START COLLECTED DATA
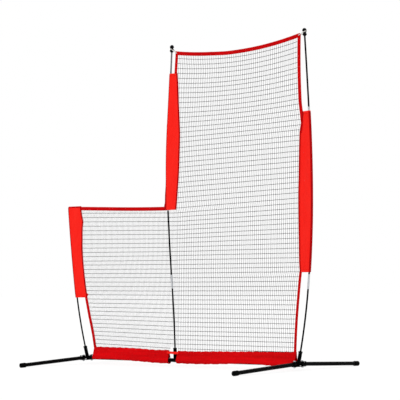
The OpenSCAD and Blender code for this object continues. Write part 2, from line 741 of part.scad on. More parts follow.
// Outline of a band along a line
function band(line) = let (n = len(line) - 1,
        normals = [for (k = [0 : n])
            let (d = line[min(k + 1, n)] - line[max(k - 1, 0)]) [-d[1], d[0]] / norm(d)])
    concat([for (k = [0 : n]) line[k] + normals[k] * half_w],
        [for (k = [n : -1 : 0]) line[k] - normals[k] * half_w]);

// A flat piece behind the poles, and a cutter for such pieces
module slab(y, t, points) translate([0, y + t, 0]) rotate([90, 0, 0]) linear_extrude(t)
    polygon(points);
module cutter(points) slab(net_mid_y - binding_t, 2 * binding_t, points);

// A line's points as [height, distance across], for lookup by height
function by_height(line) = [for (q = line) [q[1], q[0]]];
// Point of a panel at the share u across it and v up it, inside net_edge, and moved by [du, dv].
// The left and right edges are lists of [height, distance across] from the foot up, and the top
// edge is a line from left to right.
function net_point(left, right, top, u, v, du, dv) = let (
        foot = hem_top + net_edge,
        x0 = lookup(foot, left),
        x1 = lookup(foot, right),
        top_z = lookup(x0 + (x1 - x0) * u, top) - net_edge,
        z = foot + (top_z - foot) * v + dv,
        a = lookup(z, left) + net_edge,
        b = lookup(z, right) - net_edge)
    [a + (b - a) * u + du, z];
// Corners of an opening between the shares u0 and u1, v0 and v1, less half a strand at each side
// that has a neighbour
function opening(left, right, top, u0, u1, v0, v1) = let (
        e = strand_w / 2,
        l = u0 > 0 ? e : 0,
        r = u1 < 1 ? e : 0,
        d = v0 > 0 ? e : 0,
        t = v1 < 1 ? e : 0)
    [net_point(left, right, top, u0, v0, l, d), net_point(left, right, top, u1, v0, -r, d),
    net_point(left, right, top, u1, v1, -r, -t), net_point(left, right, top, u0, v1, l, -t)];

// A plain grid of openings, which stands for the netting's fine mesh
module openings(left, right, top, across, up)
    for (i = [0 : across - 1], j = [0 : up - 1])
        cutter(opening(left, right, top, i / across, (i + 1) / across, j / up, (j + 1) / up));

// A panel of netting, cut off where the bindings take over
module netting(outline, lines) color("#3a3a3c") difference() {
    slab(net_y, net_t, outline);
    for (line = lines) cutter(band(line));
    children();
}

module tall_netting() place() netting(concat(
    [[split_x, hem_top], [hem_x1 - half_w, hem_top]], inner(right_lower_line), right_sewn,
    inner(tall_right_line), [tall_right_corner], reversed(inner(tall_top_line)), [tall_left_corner],
    reversed(inner(tall_left_line)), reversed(centre_seam)),
    [right_lower_line, tall_right_line, tall_top_line, tall_left_line])
    openings(
        by_height(concat([[split_x, hem_top]], centre_seam,
            shifted(inner(tall_left_line), [half_w, 0]))),
        by_height(concat(shifted(first(right_lower_line, steps - 1), [-half_w, 0]), right_sewn,
            shifted(inner(tall_right_line), [-half_w, 0]))),
        shifted(tall_top_line, [0, -half_w]),
        tall_openings_across, tall_openings_up);

module low_netting() place() difference() {
    low_end_x = centre_sleeve_foot[0] - sleeve_out_r;
    netting(concat(
        [[hem_x0 + half_w, hem_top], [split_x, hem_top],
        [split_x, centre_sleeve_foot[1] - foot_gap],
        [centre_sleeve_foot[0] - sleeve_out_r - foot_gap, centre_sleeve_foot[1] - foot_gap]],
        [last(low_top_line)], reversed(inner(low_top_line)), reversed(left_seam),
        reversed(inner(left_lower_line))),
        [low_top_line, left_lower_line])
        openings(
            by_height(concat(shifted(first(left_lower_line, steps - 1), [half_w, 0]), left_seam)),
            [[hem_top, split_x], [centre_sleeve_foot[1], split_x]],
            concat(shifted(low_top_line, [0, -half_w]),
                [[low_end_x, centre_sleeve_foot[1]], [split_x, centre_sleeve_foot[1]]]),
            low_openings_across, low_openings_up);
    // Room for the centre socket and its liner's collar
    translate([centre_hub_x - collar_d / 2 - socket_gap, 0, 0])
        cube([collar_d + 2 * socket_gap, 2 * net_y, crossbar_z + socket_l + collar_h + socket_gap]);
}

// Outline of a sleeve's flat web, from its tunnel to the netting
function web(p, in, seam, s0, s1) = concat(
    beside(p, in, [web_in, web_in, web_in], s0, s1), reversed(seam));

// Height of the band that joins two stretches of a sleeve
sleeve_band = 3;

// A fabric sleeve: a tunnel round the pole, closed above if top is over 0, and its web
module sleeve(p, in, seam, s0, s1, top = 0) red_fabric() {
    pole_run(p, s0, s1) ring(sleeve_out_r, sleeve_r);
    joint_bands(p, s0, s1, sleeve_band) ring(sleeve_out_r + rod_clear, sleeve_r - rod_clear);
    if (top > 0) on_pole(p, s1) translate([0, 0, -rod_clear])
        cylinder(r = sleeve_out_r + rod_clear, h = top + rod_clear);
    slab(net_y, net_t, web(p, in, seam, s0, s1));
}

module right_sleeve() place()
    sleeve(right_pole, -1, right_seam, right_sleeve_from, right_sleeve_to);
module centre_sleeve() place()
    sleeve(centre_pole, 1, centre_seam, centre_sleeve_from, centre_sleeve_to);
module left_sleeve() place()
    sleeve(left_pole, 1, left_seam, left_sleeve_from, left_sleeve_to, sleeve_t);

// A binding along a line, folded over the netting's edge, and cut off by its children
module binding(line) place() red_tape() difference() {
    slab(net_mid_y - binding_t / 2, binding_t, band(line));
    children();
}

// Hole for a grommet in the corner q of the net
module grommet_hole(q) translate([q[0], net_mid_y, q[1]]) rotate([90, 0, 0])
    cylinder(d = grommet_bore + 2 * grommet_wall, h = 2 * binding_w, center = true);

right_grommet = tall_right_corner;
centre_grommet = tall_left_corner;

module tall_top_binding() binding(tall_top_line)
    for (q = [right_grommet, centre_grommet]) grommet_hole(q);
module tall_right_binding() binding(tall_right_line) {
    cutter(web(right_pole, -1, right_seam, right_sleeve_from, right_sleeve_to));
    cutter(band(tall_top_line));
}
module tall_left_binding() binding(tall_left_line) {
    cutter(web(centre_pole, 1, centre_seam, centre_sleeve_from, centre_sleeve_to));
    cutter(band(tall_top_line));
}
module low_top_binding() binding(low_top_line)
    cutter(web(left_pole, 1, left_seam, left_sleeve_from, left_sleeve_to));
module right_lower_binding() binding(right_lower_line) below_hem_top();
module left_lower_binding() binding(left_lower_line) {
    below_hem_top();
    cutter(web(left_pole, 1, left_seam, left_sleeve_from, left_sleeve_to));
}

/* Hem */

// Section of the hem across the crossbar: a round foot drawn up to the netting
function hem_section(r, top, w) = concat(
    [for (a = [170 : 10 : 370]) [r * cos(a), crossbar_z + r * sin(a)]],
    [[net_mid_y + w / 2, top], [net_mid_y - w / 2, top]]);

module below_hem_top() cube([hub_span, 2 * net_mid_y, hem_top]);

module hem(x0, x1) red_tape() difference() {
    translate([x0, 0, 0]) rotate([90, 0, 90]) linear_extrude(x1 - x0)
        polygon(hem_section(hem_r, hem_top, hem_top_w));
    translate([x0 - 1, 0, 0]) rotate([90, 0, 90]) linear_extrude(x1 - x0 + 2)
        polygon(hem_section(hem_r - hem_t, hem_top - 2 * hem_t, hem_top_w - 2 * hem_t));
}

module left_hem() place() hem(hem_x0, centre_hub_x - hem_slot_left);
module right_hem() place() hem(centre_hub_x + hem_slot_right, hem_x1);

// Front face of the hem at the height z
function hem_front(z) = let (t = (z - crossbar_z) / (hem_top - crossbar_z))
    -hem_r * (1 - t) + (net_mid_y - hem_top_w / 2) * t;

// Thickness of the strap, its clearance, and its flat length beside the slot
strap_t = 1.2;
strap_clear = 0.3;
strap_flat = 4;

// A strap that joins the two hems in front of the centre socket
module hem_strap() place() red_fabric() translate([0, 0, strap_z]) linear_extrude(strap_w) {
    x0 = centre_hub_x - hem_slot_left - strap_over;
    x1 = centre_hub_x + hem_slot_right + strap_over;
    y_end = hem_front(strap_z) - strap_clear;
    y_mid = -socket_d / 2 - 2 * strap_clear;
    bow = [[x0, y_end], [centre_hub_x - hem_slot_left, y_end],
        [centre_hub_x - socket_d / 2, y_mid], [centre_hub_x + socket_d / 2, y_mid],
        [centre_hub_x + hem_slot_right + strap_flat, y_end], [x1, y_end]];
    polygon(concat(bow, reversed(shifted(bow, [0, -strap_t]))));
}

/* Elastic loops and grommets */

function unit(v) = v / norm(v);

// Place of a loop in its groove, as a share of the groove's width, and its clearance there
loop_seat = 0.56;
loop_clear = 0.3;
// Wall of a grommet's neck, and the thickness of its flanges
grommet_wall = 1;
grommet_flange_t = 0.45;

// Points of a loop: round the groove at a, and through the net's corner at b
function loop_points(a, b, r_a, r_b) = let (
        side = b[0] > a[0] ? 1 : -1,
        out = [side, 0, -tan(loop_tilt)],
        y = [0, 1, 0],
        w = unit(b - a))
    concat(
        [for (k = [80 : 20 : 280]) a + r_a * (cos(k) * out + sin(k) * y)],
        [for (k = [-80 : 20 : 80]) b - w * r_b + r_b * (cos(k) * w + sin(k) * y)]);

// A closed tube through the points, with eight sides
module closed_tube(pts, r) {
    n = len(pts);
    sides = 8;
    rings = [for (k = [0 : n - 1]) let (
            t = unit(pts[(k + 1) % n] - pts[(k + n - 1) % n]),
            b = unit(cross(t, [0, 0, 1])),
            u = cross(b, t))
        for (j = [0 : sides - 1])
            pts[k] + r * (cos(360 * j / sides) * b + sin(360 * j / sides) * u)];
    faces = [for (k = [0 : n - 1], j = [0 : sides - 1]) let (
            k2 = (k + 1) % n,
            j2 = (j + 1) % sides)
        [k * sides + j, k * sides + j2, k2 * sides + j2, k2 * sides + j]];
    polyhedron(rings, faces);
}

module elastic_loop(p, corner) color("#d8d8d4") {
    a = along(p, pole_l(p) - ball_bore_l + cone_l + groove_w * loop_seat);
    closed_tube(loop_points([a[0], 0, a[1]], [corner[0], net_mid_y, corner[1]],
        groove_d / 2 + loop_d / 2 + loop_clear, loop_end_r), loop_d / 2);
}

module right_elastic_loop() place() elastic_loop(right_pole, right_grommet);
module centre_elastic_loop() place() elastic_loop(centre_pole, centre_grommet);

module corner_grommets() place() color("#b9bcc0")
    for (q = [right_grommet, centre_grommet])
        translate([q[0], net_mid_y + grommet_t / 2, q[1]]) rotate([90, 0, 0]) difference() {
            union() {
                cylinder(d = grommet_bore + 2 * grommet_wall - play, h = grommet_t);
                for (z = [0, grommet_t - grommet_flange_t]) translate([0, 0, z])
                    cylinder(d = grommet_d, h = grommet_flange_t);
            }
            translate([0, 0, -1]) cylinder(d = grommet_bore, h = grommet_t + 2);
        }

left_hub();
centre_hub();
right_hub();
left_crossbar();
right_crossbar();
socket_liners();
left_front_leg();
left_back_leg();
right_front_leg();
right_back_leg();
left_front_cap();
left_back_cap();
right_front_cap();
right_back_cap();
leg_pivot_bolts();
leg_pivot_nuts();
left_button();
centre_left_button();
centre_right_button();
right_button();
left_button_spring();
centre_left_button_spring();
centre_right_button_spring();
right_button_spring();
right_pole_section_1();
right_pole_section_2();
right_pole_section_3();
right_pole_section_4();
centre_pole_section_1();
centre_pole_section_2();
centre_pole_section_3();
centre_pole_section_4();
left_pole_section_1();
left_pole_section_2();
right_ferrules();
centre_ferrules();
left_ferrule();
pole_shock_cords();
right_ball_cap();
centre_ball_cap();
left_pole_tip();
tall_netting();
low_netting();
right_sleeve();
centre_sleeve();
left_sleeve();
left_hem();
right_hem();
hem_strap();
tall_top_binding();
tall_right_binding();
tall_left_binding();
low_top_binding();
right_lower_binding();
left_lower_binding();
right_elastic_loop();
centre_elastic_loop();
corner_grommets();
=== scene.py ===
# %% [markdown]
# # A pitching net, dressed in Blender
#
# The net is a tall panel and a low panel of black netting, on three bowed fibreglass poles. The
# poles stand in sockets on a black steel crossbar, and four folding legs hold it up. All the hard
# pieces come ready from the CAD model and only get their finishes here. The fabric, the netting,
# the ball caps and the elastic loops come from CAD as plain blocks, so this script makes their
# real forms, each in the place that its block holds.

# %% Load the frame
import random
from dataclasses import dataclass
from math import cos, pi, radians, sin, tan

import bpy
import numpy as np
from mathutils import Matrix, Vector
from mathutils.bvhtree import BVHTree


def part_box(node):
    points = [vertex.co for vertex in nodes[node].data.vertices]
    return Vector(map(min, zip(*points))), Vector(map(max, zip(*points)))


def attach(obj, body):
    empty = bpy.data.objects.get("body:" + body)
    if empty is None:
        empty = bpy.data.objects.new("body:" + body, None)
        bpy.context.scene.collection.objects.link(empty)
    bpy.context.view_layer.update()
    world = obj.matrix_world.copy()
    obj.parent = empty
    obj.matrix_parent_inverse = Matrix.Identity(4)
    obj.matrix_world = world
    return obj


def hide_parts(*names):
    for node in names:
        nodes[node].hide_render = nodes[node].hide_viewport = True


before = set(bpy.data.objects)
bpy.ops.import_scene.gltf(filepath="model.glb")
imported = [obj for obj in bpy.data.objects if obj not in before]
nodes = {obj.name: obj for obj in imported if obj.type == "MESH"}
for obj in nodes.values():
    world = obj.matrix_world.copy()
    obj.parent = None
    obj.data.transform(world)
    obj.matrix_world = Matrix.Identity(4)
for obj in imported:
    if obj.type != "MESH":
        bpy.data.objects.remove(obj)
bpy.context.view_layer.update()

# %% [markdown]
# ## The camera
#
# A camera is easiest to place by the point that it looks at, its distance from it and two angles
# round it. The lens here is long and the camera stands far off, so the uprights stay almost
# parallel. The small roll is the tilt of a camera held by hand.

# %% Camera
LOOK_AT = Vector((0.1514, 0.0, 1.0937))
CAMERA_DISTANCE = 10.832
CAMERA_AZIMUTH = 0.71802
CAMERA_ELEVATION = -0.04583
CAMERA_ROLL = -0.01301
LENS_MM = 148.62
SENSOR_MM = 36.0


def add_object(name, data):
    """Puts a mesh, a lamp or a camera into the scene."""
    made = bpy.data.objects.new(name, data)
    bpy.context.scene.collection.objects.link(made)
    return made


def direction(azimuth, elevation):
    """The unit vector from the net towards a place, by that place's two angles."""
    level = cos(elevation)
    return Vector((sin(azimuth) * level, -cos(azimuth) * level, sin(elevation)))


def add_camera():
    outward = direction(CAMERA_AZIMUTH, CAMERA_ELEVATION)
    right = Vector((cos(CAMERA_AZIMUTH), sin(CAMERA_AZIMUTH), 0.0))
    up = outward.cross(right)
    rolled_right = cos(CAMERA_ROLL) * right + sin(CAMERA_ROLL) * up
    rolled_up = cos(CAMERA_ROLL) * up - sin(CAMERA_ROLL) * right
    axes = Matrix((rolled_right, rolled_up, outward)).transposed()
    camera = add_object("camera", bpy.data.cameras.new("camera"))
    camera.matrix_world = Matrix.Translation(LOOK_AT + CAMERA_DISTANCE * outward) @ axes.to_4x4()
    camera.data.sensor_width = SENSOR_MM
    camera.data.lens = LENS_MM
    bpy.context.scene.camera = camera
    return camera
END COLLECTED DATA
PROBLEM STATEMENT -> Begin at the line that has "left_hub();", stop after the line that has "zip(*points))), Vector(map(max, zip(*points)))", and repeat exactly those lines, nothing more.

SOLUTION TO THIS PROBLEM ->
left_hub();
centre_hub();
right_hub();
left_crossbar();
right_crossbar();
socket_liners();
left_front_leg();
left_back_leg();
right_front_leg();
right_back_leg();
left_front_cap();
left_back_cap();
right_front_cap();
right_back_cap();
leg_pivot_bolts();
leg_pivot_nuts();
left_button();
centre_left_button();
centre_right_button();
right_button();
left_button_spring();
centre_left_button_spring();
centre_right_button_spring();
right_button_spring();
right_pole_section_1();
right_pole_section_2();
right_pole_section_3();
right_pole_section_4();
centre_pole_section_1();
centre_pole_section_2();
centre_pole_section_3();
centre_pole_section_4();
left_pole_section_1();
left_pole_section_2();
right_ferrules();
centre_ferrules();
left_ferrule();
pole_shock_cords();
right_ball_cap();
centre_ball_cap();
left_pole_tip();
tall_netting();
low_netting();
right_sleeve();
centre_sleeve();
left_sleeve();
left_hem();
right_hem();
hem_strap();
tall_top_binding();
tall_right_binding();
tall_left_binding();
low_top_binding();
right_lower_binding();
left_lower_binding();
right_elastic_loop();
centre_elastic_loop();
corner_grommets();
=== scene.py ===
# %% [markdown]
# # A pitching net, dressed in Blender
#
# The net is a tall panel and a low panel of black netting, on three bowed fibreglass poles. The
# poles stand in sockets on a black steel crossbar, and four folding legs hold it up. All the hard
# pieces come ready from the CAD model and only get their finishes here. The fabric, the netting,
# the ball caps and the elastic loops come from CAD as plain blocks, so this script makes their
# real forms, each in the place that its block holds.

# %% Load the frame
import random
from dataclasses import dataclass
from math import cos, pi, radians, sin, tan

import bpy
import numpy as np
from mathutils import Matrix, Vector
from mathutils.bvhtree import BVHTree


def part_box(node):
    points = [vertex.co for vertex in nodes[node].data.vertices]
    return Vector(map(min, zip(*points))), Vector(map(max, zip(*points)))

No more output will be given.